Information supplied:
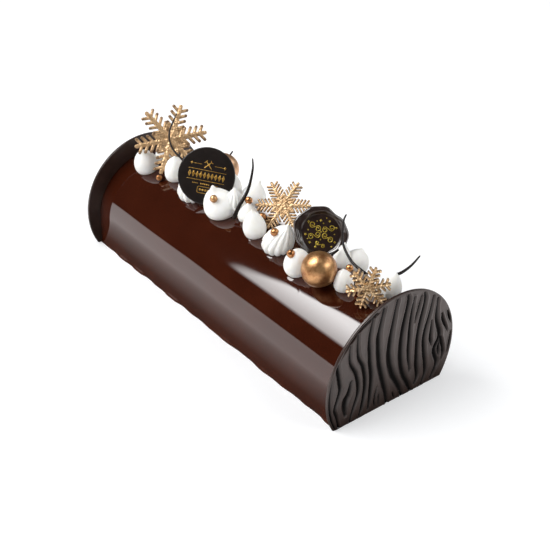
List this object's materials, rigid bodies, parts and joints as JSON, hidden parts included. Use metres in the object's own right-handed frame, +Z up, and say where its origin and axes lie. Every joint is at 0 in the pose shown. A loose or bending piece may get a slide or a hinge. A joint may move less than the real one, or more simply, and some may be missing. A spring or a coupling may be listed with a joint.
{
  "type": "yule log cake",
  "caption": "Glazed round-topped chocolate log cake between two ridged chocolate end discs, topped with meringues, gold snowflakes, plaques, balls, pearls and curls.",
  "frame": {"origin": "under the middle of the log, on the surface that the cake stands on", "axes": "+X along the log towards the near end disc, +Y across it, +Z up"},
  "size_m": [0.25, 0.095, 0.0983],
  "materials": {
    "glaze": "mirror-glossy reddish brown chocolate glaze",
    "dark_chocolate": "satin dark chocolate with sunk grooves",
    "plaque_chocolate": "smooth satin dark chocolate",
    "meringue": "soft matte baked meringue, warm white",
    "gold_chocolate": "satin gold dusted chocolate",
    "gold_shell": "pearly copper gold lustre"
  },
  "bodies": {
    "root": {"log": "glaze", "end_disc_near": "dark_chocolate", "end_disc_far": "dark_chocolate", "gold_ball_1": "gold_shell", "gold_ball_2": "gold_shell", "round_plaque": "plaque_chocolate", "seal_plaque": "plaque_chocolate", "snowflake_1": "gold_chocolate", "snowflake_2": "gold_chocolate", "snowflake_3": "gold_chocolate", "curl_1": "plaque_chocolate", "curl_2": "plaque_chocolate", "curl_3": "plaque_chocolate", "curl_4": "plaque_chocolate", "curl_5": "plaque_chocolate", "curl_6": "plaque_chocolate", "pearl_1": "gold_shell", "pearl_2": "gold_shell", "pearl_3": "gold_shell", "pearl_4": "gold_shell", "pearl_5": "gold_shell", "pearl_6": "gold_shell", "pearl_7": "gold_shell", "meringue_01": "meringue", "meringue_02": "meringue", "rosette_1": "meringue", "meringue_04": "meringue", "meringue_07": "meringue", "rosette_3": "meringue", "meringue_09": "meringue", "meringue_11": "meringue", "meringue_14": "meringue", "meringue_13": "meringue", "meringue_10": "meringue", "meringue_06": "meringue", "rosette_2": "meringue", "meringue_05": "meringue", "meringue_03": "meringue", "meringue_08": "meringue", "meringue_12": "meringue", "meringue_15": "meringue"}
  },
  "joints": []
}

Do this:
Copy all of the data. Keep every word exactly as it is.

Solution for this problem:
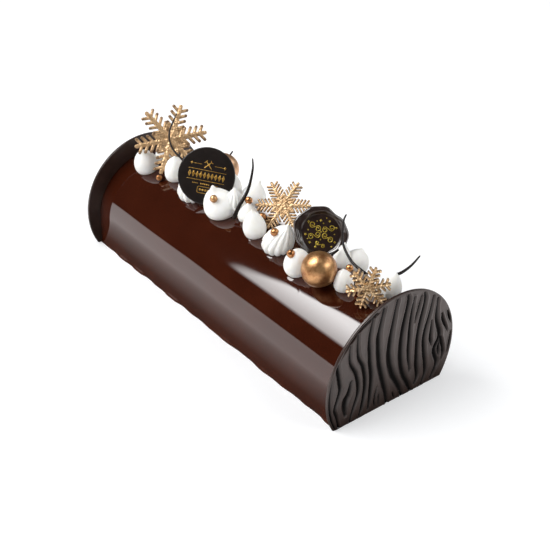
List this object's materials, rigid bodies, parts and joints as JSON, hidden parts included. Use metres in the object's own right-handed frame, +Z up, and say where its origin and axes lie. Every joint is at 0 in the pose shown. A loose or bending piece may get a slide or a hinge. A joint may move less than the real one, or more simply, and some may be missing. A spring or a coupling may be listed with a joint.
{
  "type": "yule log cake",
  "caption": "Glazed round-topped chocolate log cake between two ridged chocolate end discs, topped with meringues, gold snowflakes, plaques, balls, pearls and curls.",
  "frame": {"origin": "under the middle of the log, on the surface that the cake stands on", "axes": "+X along the log towards the near end disc, +Y across it, +Z up"},
  "size_m": [0.25, 0.095, 0.0983],
  "materials": {
    "glaze": "mirror-glossy reddish brown chocolate glaze",
    "dark_chocolate": "satin dark chocolate with sunk grooves",
    "plaque_chocolate": "smooth satin dark chocolate",
    "meringue": "soft matte baked meringue, warm white",
    "gold_chocolate": "satin gold dusted chocolate",
    "gold_shell": "pearly copper gold lustre"
  },
  "bodies": {
    "root": {"log": "glaze", "end_disc_near": "dark_chocolate", "end_disc_far": "dark_chocolate", "gold_ball_1": "gold_shell", "gold_ball_2": "gold_shell", "round_plaque": "plaque_chocolate", "seal_plaque": "plaque_chocolate", "snowflake_1": "gold_chocolate", "snowflake_2": "gold_chocolate", "snowflake_3": "gold_chocolate", "curl_1": "plaque_chocolate", "curl_2": "plaque_chocolate", "curl_3": "plaque_chocolate", "curl_4": "plaque_chocolate", "curl_5": "plaque_chocolate", "curl_6": "plaque_chocolate", "pearl_1": "gold_shell", "pearl_2": "gold_shell", "pearl_3": "gold_shell", "pearl_4": "gold_shell", "pearl_5": "gold_shell", "pearl_6": "gold_shell", "pearl_7": "gold_shell", "meringue_01": "meringue", "meringue_02": "meringue", "rosette_1": "meringue", "meringue_04": "meringue", "meringue_07": "meringue", "rosette_3": "meringue", "meringue_09": "meringue", "meringue_11": "meringue", "meringue_14": "meringue", "meringue_13": "meringue", "meringue_10": "meringue", "meringue_06": "meringue", "rosette_2": "meringue", "meringue_05": "meringue", "meringue_03": "meringue", "meringue_08": "meringue", "meringue_12": "meringue", "meringue_15": "meringue"}
  },
  "joints": []
}